The company is witnessing traction in the US in automotive vertical. It
should recover in coming quarters and in Asia and India, automotive vertical is
expected to grow and expected to accelerate.
Large tier 1’s
are winning less deals in automotive verticals as such their outsoursing to the
company has also reduced and the company is focussing on the OEM’s side.
OEM’s are
reconsidering the nearterm projects with respect to EV’s however, long term EV
strategy continues. There is refocus on hybrids by OEM’s.
The company is
working on adding adjacencies including Commercial vehicles, off-road, aero and
defence.
The company is
witnessing greenshoots in both healthcare and media and telecommunication
vertical. The company has won some large deals and also expects to close some
deals in Q4. The company expects pick up in Healthcare and media and
telecommunication vertical from Q4 or latest by Q1FY2026
The company
expects margins to improve once growth
comes back. The company is focusing on reducing cost.
The company
expects revenue growth to be soft in FY2025.
Management Commentary:
Mr. Manoj
Raghavan, CEO and Managing Director, Tata Elxsi, commenting on the company’s
performance said “We are happy to report a steady quarter with revenue from
operations at Rs. 939.2 crores. During the quarter, EBITDA margins stood at
26.3% and the PBT margin was reported at 26.1%.
We continue to
see positive outcomes of our strategic business focus on Japan, emerging
markets and capitalising on the India opportunity. During the quarter, our
revenue from India has grown by 21.9% YoY, while Japan and emerging markets
grew at 66.8% YoY. This will serve us well over the next few quarters even as
we navigate geopolitical uncertainty, currency volatility and industry specific
challenges in Europe and US.
The automotive industry
has seen significant business challenges in the past few months, with OEMs
especially in the US and Europe reporting sales and growth challenges in their
major markets.

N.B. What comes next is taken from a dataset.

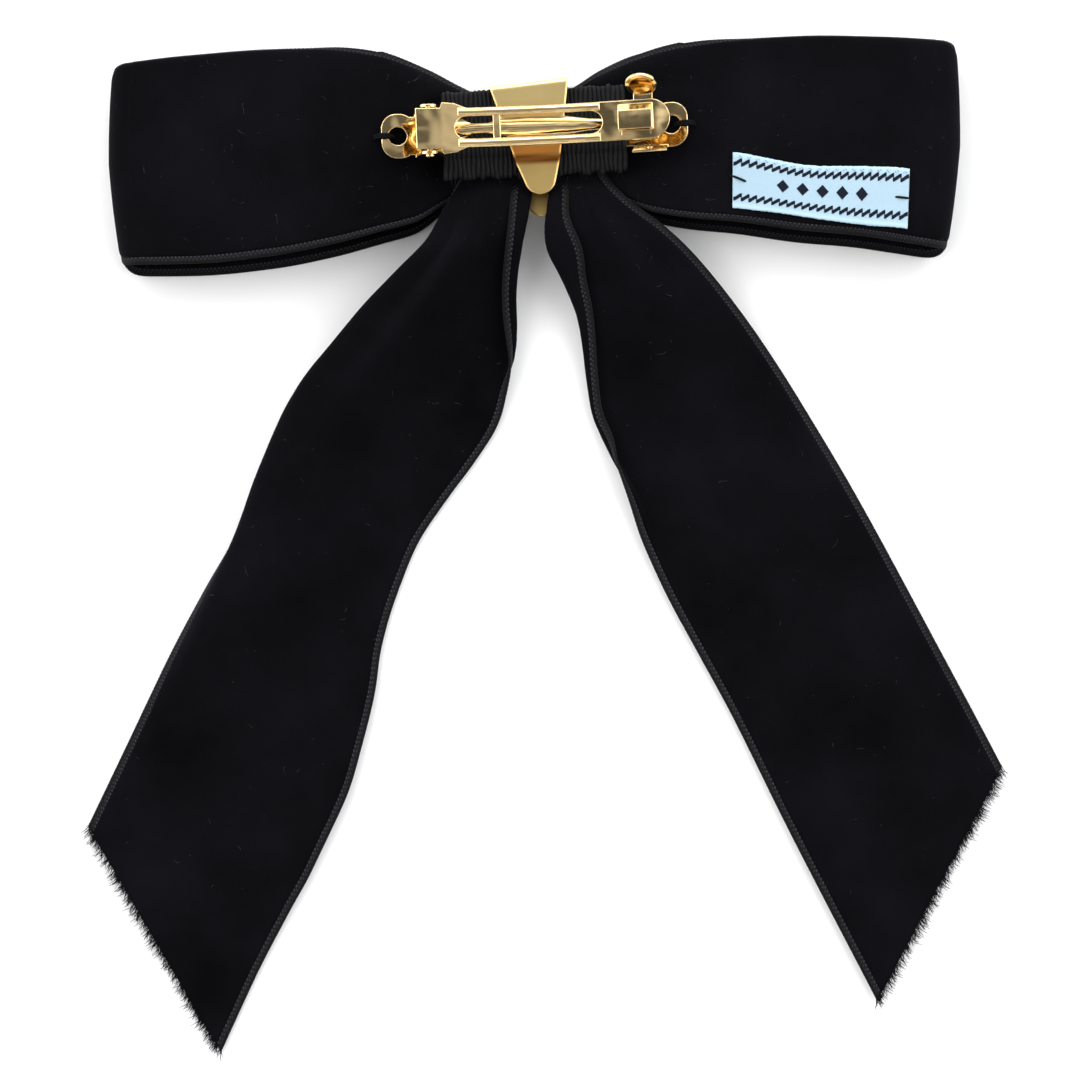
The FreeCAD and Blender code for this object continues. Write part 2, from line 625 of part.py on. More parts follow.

This has impacted new deal closures, and Tier 1 supplier spend.
Amidst this business
environment, Tata Elxsi continues to do well to win and execute on the large
deals won over this year and demonstrate differentiated value to customers, to
protect and grow revenues in a difficult quarter for the entire automotive
industry.
During the
quarter, we announced an Offshore Development Centre for Suzuki Corporation,
Japan to support their global technology, software and engineering development.

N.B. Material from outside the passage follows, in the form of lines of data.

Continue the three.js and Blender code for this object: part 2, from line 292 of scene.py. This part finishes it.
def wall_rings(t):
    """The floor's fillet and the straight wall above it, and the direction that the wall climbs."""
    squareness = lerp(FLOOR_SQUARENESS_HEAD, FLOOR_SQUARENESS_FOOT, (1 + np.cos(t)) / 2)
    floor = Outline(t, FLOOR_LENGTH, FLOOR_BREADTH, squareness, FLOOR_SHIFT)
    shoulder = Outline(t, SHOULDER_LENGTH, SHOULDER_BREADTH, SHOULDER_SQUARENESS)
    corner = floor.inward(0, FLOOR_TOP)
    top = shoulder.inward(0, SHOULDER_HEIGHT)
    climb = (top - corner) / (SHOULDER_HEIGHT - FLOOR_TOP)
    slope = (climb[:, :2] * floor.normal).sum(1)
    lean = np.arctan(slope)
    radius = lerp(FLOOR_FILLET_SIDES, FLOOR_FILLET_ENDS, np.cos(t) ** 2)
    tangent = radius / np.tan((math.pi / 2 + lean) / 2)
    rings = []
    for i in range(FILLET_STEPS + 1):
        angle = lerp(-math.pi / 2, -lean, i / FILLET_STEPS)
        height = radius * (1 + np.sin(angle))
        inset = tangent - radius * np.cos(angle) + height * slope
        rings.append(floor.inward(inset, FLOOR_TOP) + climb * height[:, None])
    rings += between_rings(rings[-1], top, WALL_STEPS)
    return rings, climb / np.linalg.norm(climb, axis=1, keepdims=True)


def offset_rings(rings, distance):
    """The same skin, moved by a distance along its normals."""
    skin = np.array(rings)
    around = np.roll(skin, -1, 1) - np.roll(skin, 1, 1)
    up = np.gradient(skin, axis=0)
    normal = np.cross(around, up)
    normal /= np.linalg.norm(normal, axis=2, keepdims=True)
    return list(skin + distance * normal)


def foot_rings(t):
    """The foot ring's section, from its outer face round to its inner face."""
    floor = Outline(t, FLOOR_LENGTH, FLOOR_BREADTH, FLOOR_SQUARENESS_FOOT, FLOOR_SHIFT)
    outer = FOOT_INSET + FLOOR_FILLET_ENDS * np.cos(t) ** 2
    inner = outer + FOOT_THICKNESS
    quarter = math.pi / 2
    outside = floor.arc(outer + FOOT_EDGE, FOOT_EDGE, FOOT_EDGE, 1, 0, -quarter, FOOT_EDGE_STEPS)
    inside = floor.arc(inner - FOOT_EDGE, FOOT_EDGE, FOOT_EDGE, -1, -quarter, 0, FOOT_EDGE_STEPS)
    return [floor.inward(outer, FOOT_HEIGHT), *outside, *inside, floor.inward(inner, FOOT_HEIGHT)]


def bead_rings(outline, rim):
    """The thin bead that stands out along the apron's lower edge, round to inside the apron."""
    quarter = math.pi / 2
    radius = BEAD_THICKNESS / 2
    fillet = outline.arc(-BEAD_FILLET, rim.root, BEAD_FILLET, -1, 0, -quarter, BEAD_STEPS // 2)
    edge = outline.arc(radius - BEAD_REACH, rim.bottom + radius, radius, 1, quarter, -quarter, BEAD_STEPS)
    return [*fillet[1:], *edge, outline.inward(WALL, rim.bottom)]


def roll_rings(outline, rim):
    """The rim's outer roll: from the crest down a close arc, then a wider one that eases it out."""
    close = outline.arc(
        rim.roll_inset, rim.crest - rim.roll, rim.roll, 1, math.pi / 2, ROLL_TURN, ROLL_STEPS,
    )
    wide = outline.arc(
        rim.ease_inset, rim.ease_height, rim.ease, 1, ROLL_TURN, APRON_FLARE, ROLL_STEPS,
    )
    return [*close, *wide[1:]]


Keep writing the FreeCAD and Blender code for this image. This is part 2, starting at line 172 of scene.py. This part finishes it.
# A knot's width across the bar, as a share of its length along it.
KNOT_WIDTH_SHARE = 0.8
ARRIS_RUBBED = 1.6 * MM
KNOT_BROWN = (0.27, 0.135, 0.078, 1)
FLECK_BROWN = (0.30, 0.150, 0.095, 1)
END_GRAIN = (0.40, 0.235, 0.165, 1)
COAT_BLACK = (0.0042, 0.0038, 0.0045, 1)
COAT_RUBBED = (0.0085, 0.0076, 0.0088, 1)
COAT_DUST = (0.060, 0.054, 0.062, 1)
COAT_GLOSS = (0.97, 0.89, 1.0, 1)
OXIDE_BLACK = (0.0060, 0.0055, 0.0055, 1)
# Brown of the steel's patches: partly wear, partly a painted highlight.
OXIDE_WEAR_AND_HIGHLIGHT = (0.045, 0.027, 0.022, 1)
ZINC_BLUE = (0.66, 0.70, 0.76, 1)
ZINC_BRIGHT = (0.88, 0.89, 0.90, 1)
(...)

Suzuki’s Chief Technology Officer, Katsuhiro Kato highlighted the importance of
the centre as a strategic and core component of Suzuki’s innovation strategy,
helping it accelerate software and virtual development across Connected,
Autonomous and Electric technologies.
We are delighted
to be launching our AVENIR SDV software suite at the CES 2025 Conference in Las
Vegas, the premier global showcase for technology innovation. AVENIR
encompasses a cloud-native virtual development platform and a hybrid global
validation platform, and is powered by the Snapdragon Digital Chassis platform,
in partnership with Qualcomm. We offer a compelling proposition of a
ready-to-adopt solution, coupled with deep digital and software expertise and
scaled talent base, to help global OEMs shift-left and accelerate their SDV and
future mobility roadmaps.
Our Media &
Communication business reported QoQ CC growth in a quarter that is typically
soft and affected by furloughs. We are positioned well to help customers in the
media, entertainment and telecom industry on all three levers of growth,
efficiency, and innovation.
We won a large
multi-year deal with a US headquartered MSO to develop and manage their
portfolio of applications and expect to ramp this up over the next few
quarters. We are positioned well in some very large deals across the world,
with decisions and outcomes expected in the coming quarter and beyond.
Our Healthcare
& Lifesciences business reported growth of 1.1% QoQ. We continue to win new
marquee healthcare customers, and our Gen AI powered regulatory, digital
engineering and sustainability offerings are seeing significant traction in the
market.
Our Systems
Integration (SIS) business witnessed decision delays in some large projects
that had a significant impact on revenues in the quarter. While we are aiming
to win and execute them over this quarter and beyond, we continue to work on
pivoting the business away from project-based to annuity and service based
revenue streams.
We step into the
fourth quarter of this financial year with the confidence of large automotive
deal wins in the year and quarter that will see continued ramp-ups even as we
navigate the current volatility in the automotive market; the stability and
return to growth in our healthcare and media & communications verticals,
and large strategic deals in the pipeline across all our key verticals”.